Baked Sweet Potato with Taleggio

  • 11 Mar - 17 Mar, 2023
  • Mag The Weekly
  • Cookery


· 3 sweet potatoes, skin on, halved lengthways

· 1 tablespoon olive oil, plus extra

· 60 g unsalted butter, softened

· 1 small onion, finely chopped

· 2 garlic cloves, finely chopped

· 2 teaspoons chopped thyme leaves

· 1 egg, beaten

· ½ teaspoon freshly grated nutmeg

· 125 g Taleggio, chopped


Preheat oven to 200°C. Rub sweet potato with oil. Place on a baking tray, cover with foil and bake for one hour.
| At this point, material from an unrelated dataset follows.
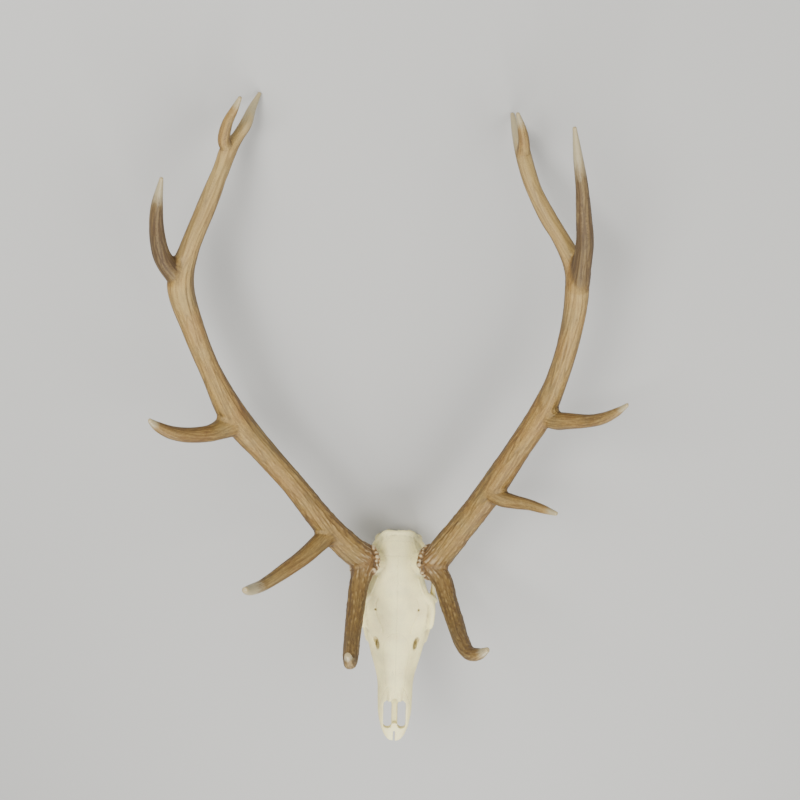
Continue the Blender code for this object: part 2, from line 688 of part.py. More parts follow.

Remove foil and return to oven to bake for a further 15 minutes or until tender and skin is slightly crisp. Cool slightly. Place one tablespoon oil and 20 g butter in a pan over medium heat. Cook onion and garlic, stirring, until soft. Transfer to a bowl. Scoop flesh from sweet potato and add to bowl with thyme leaves, egg, nutmeg, cheese and remaining 40 g butter, then mash. Fill sweet potato shells with mash, drizzle with oil, top with thyme sprigs and bake for 20 minutes or until golden.